* [DIRECTIONS FOR THIS TASK]
Return the complete listing that follows, with each line reproduced exactly.

* [GIVEN INFORMATION]
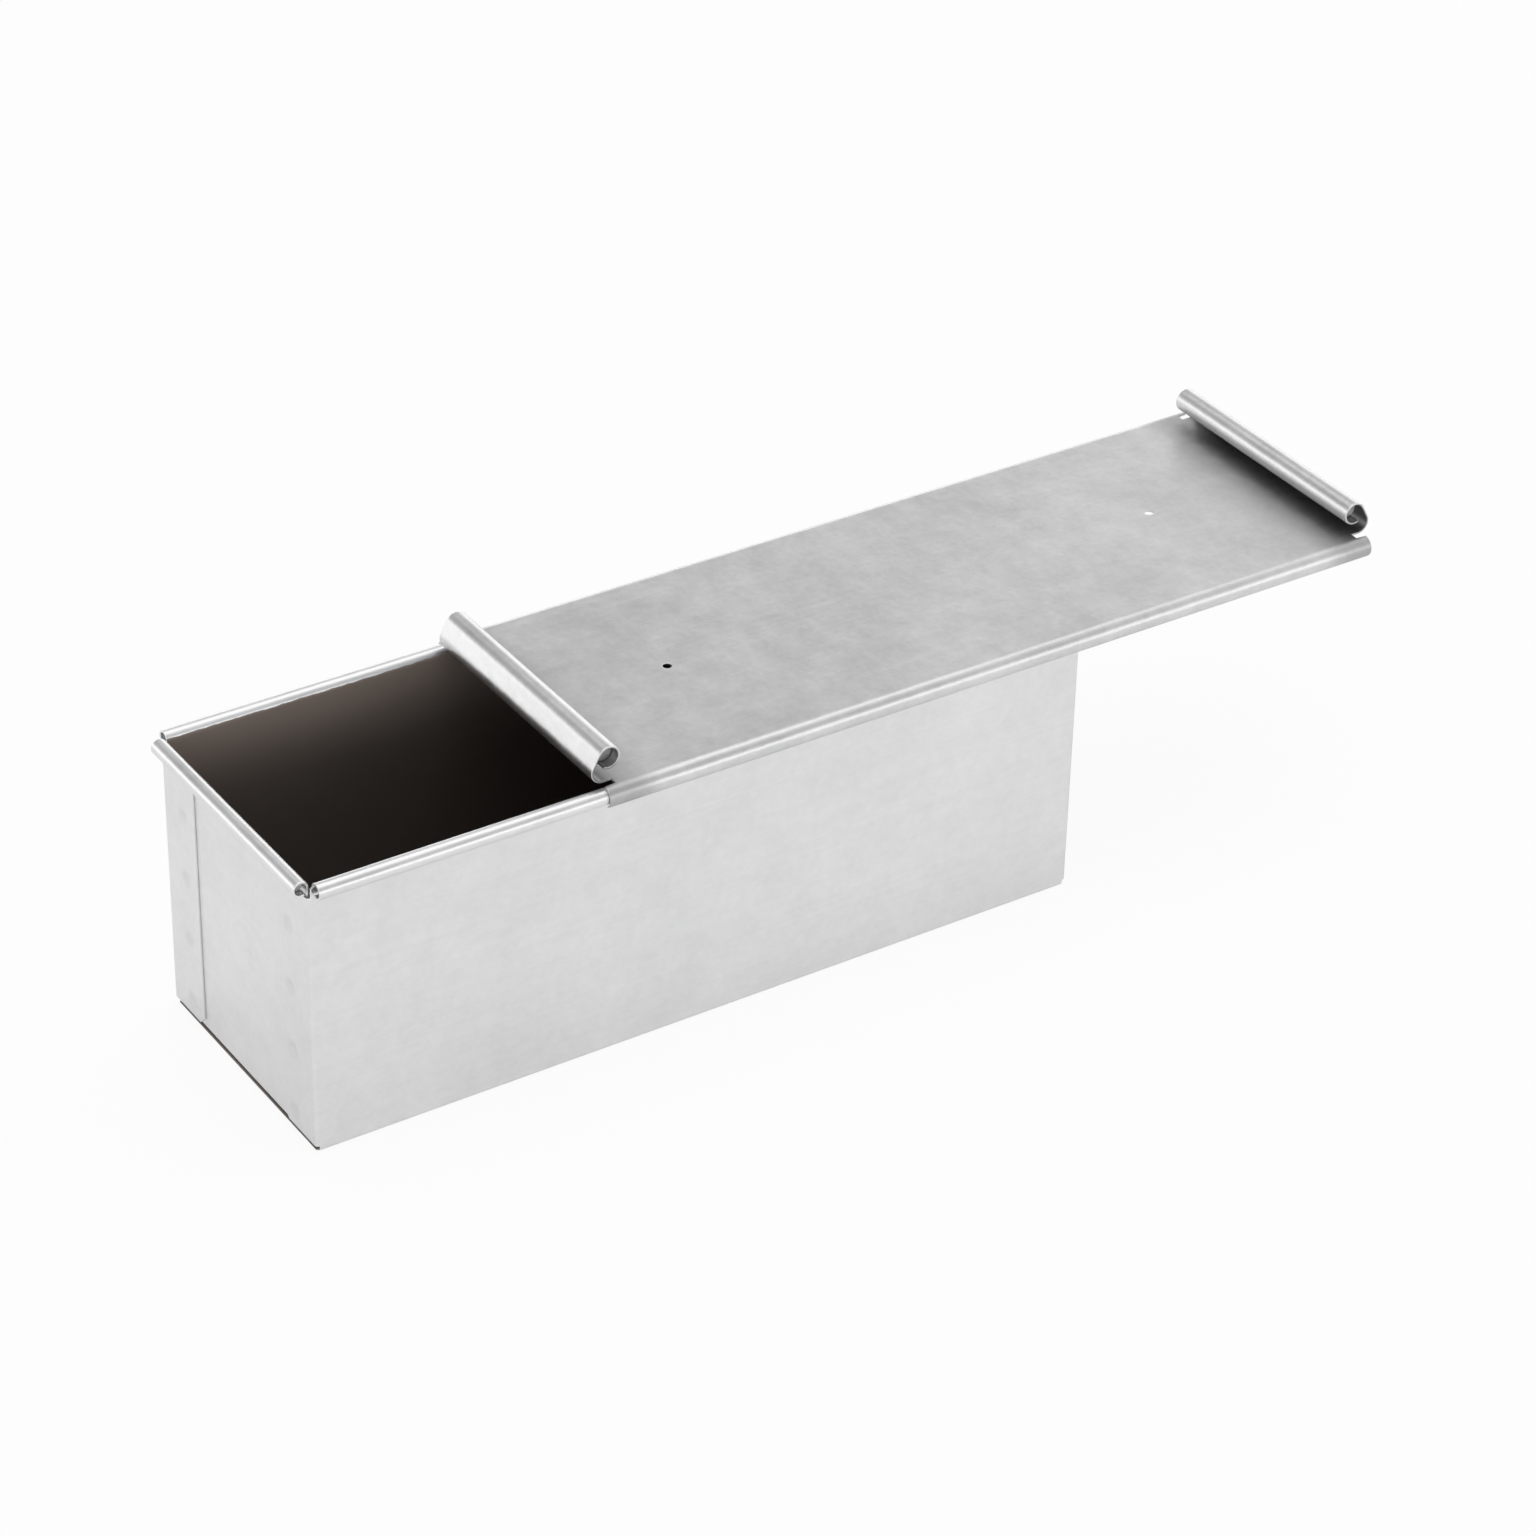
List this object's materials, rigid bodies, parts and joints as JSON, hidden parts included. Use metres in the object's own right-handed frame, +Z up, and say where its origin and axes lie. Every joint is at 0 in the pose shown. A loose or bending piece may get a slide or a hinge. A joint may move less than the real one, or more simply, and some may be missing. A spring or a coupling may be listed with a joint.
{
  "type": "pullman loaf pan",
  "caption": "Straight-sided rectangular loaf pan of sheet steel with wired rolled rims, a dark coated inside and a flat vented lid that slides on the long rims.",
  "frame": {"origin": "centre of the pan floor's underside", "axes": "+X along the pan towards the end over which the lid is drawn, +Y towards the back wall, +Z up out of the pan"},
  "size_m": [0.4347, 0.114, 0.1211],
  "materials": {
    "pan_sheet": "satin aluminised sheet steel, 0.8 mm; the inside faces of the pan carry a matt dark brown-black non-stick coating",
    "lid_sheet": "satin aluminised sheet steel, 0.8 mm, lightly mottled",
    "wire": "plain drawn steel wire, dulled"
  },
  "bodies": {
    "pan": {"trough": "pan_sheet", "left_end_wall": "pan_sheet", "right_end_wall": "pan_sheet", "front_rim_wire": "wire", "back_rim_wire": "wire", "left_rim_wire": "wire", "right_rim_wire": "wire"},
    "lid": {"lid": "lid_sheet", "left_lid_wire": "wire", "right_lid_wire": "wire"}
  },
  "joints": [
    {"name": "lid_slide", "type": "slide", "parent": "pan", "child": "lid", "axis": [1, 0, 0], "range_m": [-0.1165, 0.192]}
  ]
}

* [FULL SOLUTION]
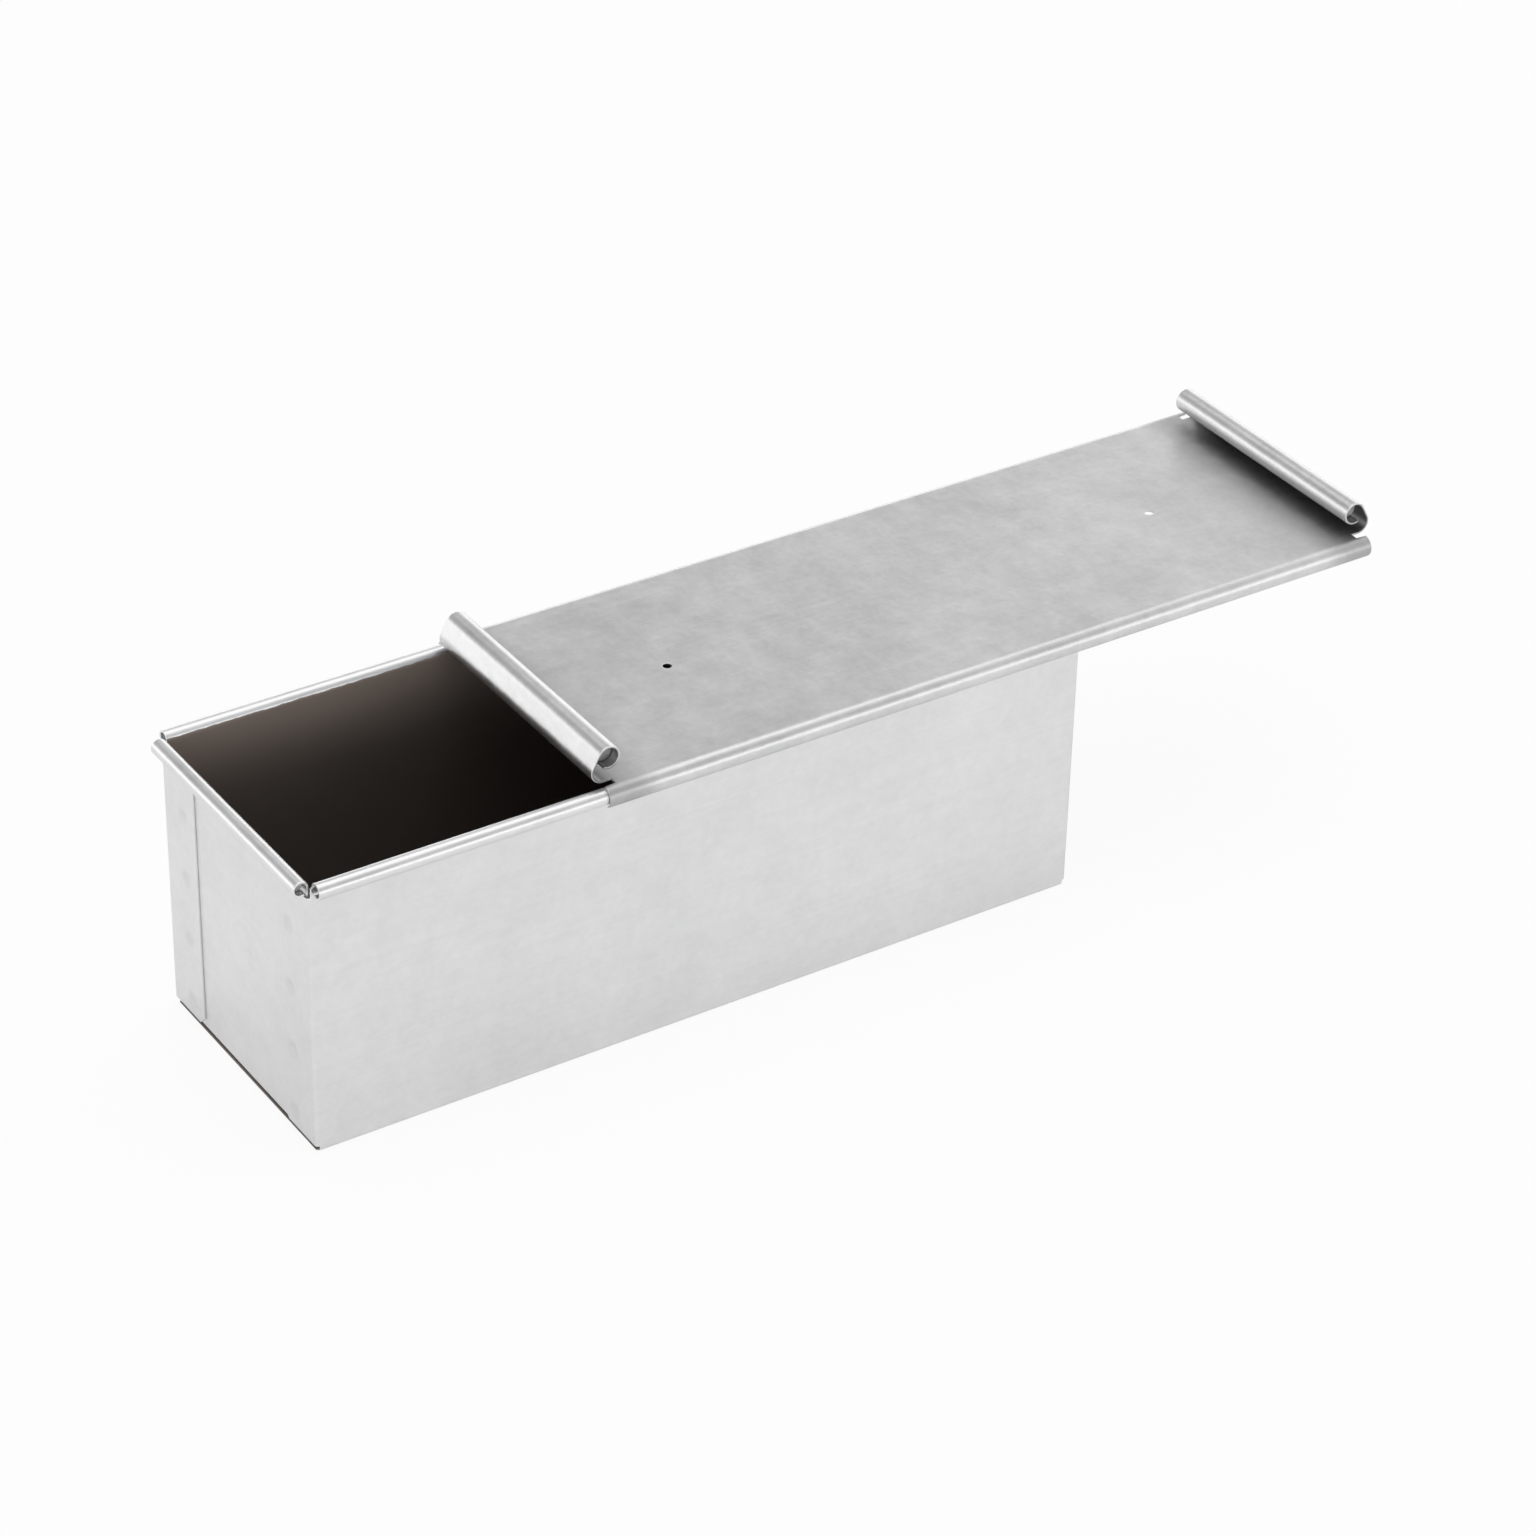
List this object's materials, rigid bodies, parts and joints as JSON, hidden parts included. Use metres in the object's own right-handed frame, +Z up, and say where its origin and axes lie. Every joint is at 0 in the pose shown. A loose or bending piece may get a slide or a hinge. A joint may move less than the real one, or more simply, and some may be missing. A spring or a coupling may be listed with a joint.
{
  "type": "pullman loaf pan",
  "caption": "Straight-sided rectangular loaf pan of sheet steel with wired rolled rims, a dark coated inside and a flat vented lid that slides on the long rims.",
  "frame": {"origin": "centre of the pan floor's underside", "axes": "+X along the pan towards the end over which the lid is drawn, +Y towards the back wall, +Z up out of the pan"},
  "size_m": [0.4347, 0.114, 0.1211],
  "materials": {
    "pan_sheet": "satin aluminised sheet steel, 0.8 mm; the inside faces of the pan carry a matt dark brown-black non-stick coating",
    "lid_sheet": "satin aluminised sheet steel, 0.8 mm, lightly mottled",
    "wire": "plain drawn steel wire, dulled"
  },
  "bodies": {
    "pan": {"trough": "pan_sheet", "left_end_wall": "pan_sheet", "right_end_wall": "pan_sheet", "front_rim_wire": "wire", "back_rim_wire": "wire", "left_rim_wire": "wire", "right_rim_wire": "wire"},
    "lid": {"lid": "lid_sheet", "left_lid_wire": "wire", "right_lid_wire": "wire"}
  },
  "joints": [
    {"name": "lid_slide", "type": "slide", "parent": "pan", "child": "lid", "axis": [1, 0, 0], "range_m": [-0.1165, 0.192]}
  ]
}